I would be interested to see if this has improved the situation. If not, there is a 6.9.2 kernel worth trying: https://github.com/inindev/linux-rockchip/releases/download/v6.9.2/linux-image-6.9.2-1-arm64_6.9.2-1_arm64.deb

wget https://github.com/inindev/linux-rockchip/releases/download/v6.9.2/linux-image-6.9.2-1-arm64_6.9.2-1_arm64.deb
sudo dpkg -i linux-image-6.9.2-1-arm64_6.9.2-1_arm64.deb
Infinoid commented 4 months ago

I will give them a try, thanks.

Infinoid commented 4 months ago

I got a second nanopc-t6, same hardware revision (2301, with the 3-pin debug UART header), and used that for today's testing.

I stuck the new nanopc-t6_bookworm-12.5.img.xz image on an SD card, stuck it in, and it worked. It sees the Crucial NVMe SSD that was previously not working. It still doesn't like SATA M.2 SSDs, but that's a separate problem.

Bus Manuf. Product 6.8.9 6.9.2
SATA Intel SSDSCKKW010X6 :x: :x:
NVMe Crucial CT4000P3SSD8 Yes Yes
NVMe Samsung MZ-V7E2T0 Yes Yes
NVMe TeamGroup TM8FP4004T0C101 Yes Yes

So I'm a bit perplexed. The device shows up fine with both of the kernels you linked, and also with my self-built kernel that didn't see it before. Cold boot, warm boot, it doesn't matter, it works in every case.

Wondering if the first nanopc-6 board was somehow bad, I stuck this SD card and the Crucial SSD into that one, and it works there too.

So it's either a heisenbug, or else the kernel isn't important and the difference is in the U-Boot builds. I'll do some more A/B testing to try to figure that out.

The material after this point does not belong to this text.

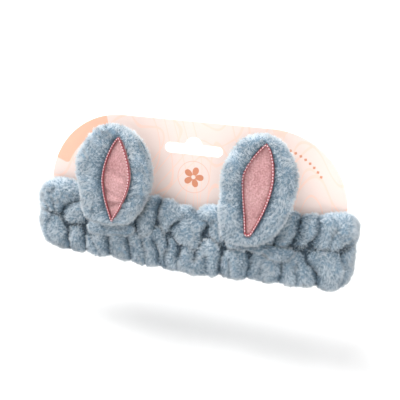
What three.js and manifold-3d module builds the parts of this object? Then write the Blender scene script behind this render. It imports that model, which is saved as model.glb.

inindev commented 4 months ago

That is great news; thanks for testing.

I also pushed a new kernel today for the nanopc-t6 with working HDMI and USB3 support, based on the latest upstream kernel: https://github.com/inindev/linux-rockchip/releases/tag/v6.9.3

I am working on getting the USB-C port working next.

Infinoid commented 4 months ago

I've set things up to have /boot on the SD card, and / on the NVMe SSD. (Having /boot on the SD card is nice, because if I need to move a bad kernel out of the way or fix a bad boot param, popping it out is easier than plugging in a serial cable.)

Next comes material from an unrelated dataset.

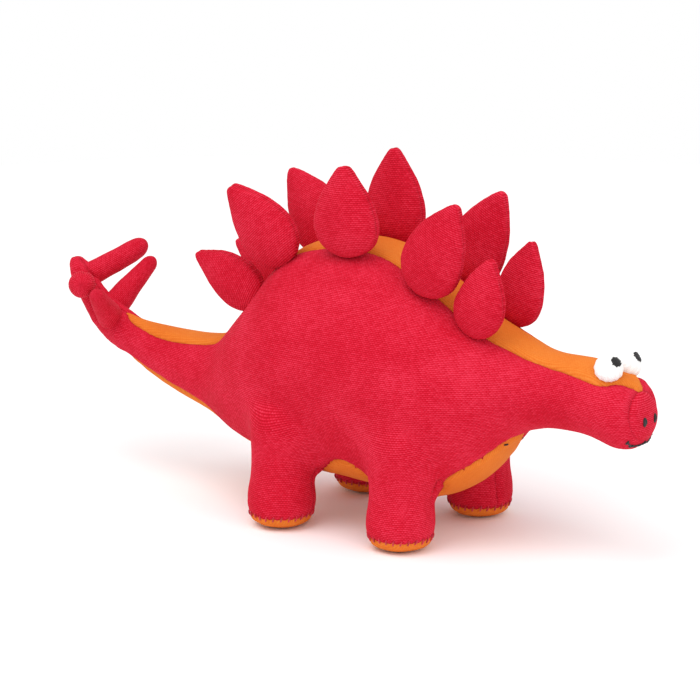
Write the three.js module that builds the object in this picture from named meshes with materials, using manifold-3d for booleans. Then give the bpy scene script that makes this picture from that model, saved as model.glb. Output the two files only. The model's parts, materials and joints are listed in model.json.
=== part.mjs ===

I've set up both SD cards to do this, and two NVMe SSDs with the same root filesystem image (a Samsung and this Crucial SSD). So now, my /boot and / images are the same, the only real difference is u-boot. With this setup, I see that the older one still can't see the NVMe card, and the newer one seems to be working okay so far.

So I'm pretty sure it's a difference in u-boot. Were there any specific changes in u-boot between nanopc-t6_bookworm-v12-6.7-rc7.img.xz and nanopc-t6_bookworm-12.5.img.xz related to nvme? Or some changes to pci init timing or something?

If it works, it works, and I should be happy, but I'm still curious about what happened, and what's different about this particular SSD.

inindev commented 3 months ago

The latest kernel has the usb-c port and sound working on the nanopc-t6. Everything should now work the best it can at the moment (as far as I know).

debian bookworm v12.5 arm64 - rc4 https://github.com/inindev/debian-image/releases

linux kernel v6.9.3-2 arm64 inindev https://github.com/inindev/linux-rockchip/releases

u-boot arm64 inindev v2024.07-rc4 https://github.com/inindev/uboot-rockchip/releases

Infinoid commented 3 months ago

It's been working completely reliably for me for the past couple of weeks. I still don't know what the root cause was, but I think this can be closed.

Thanks!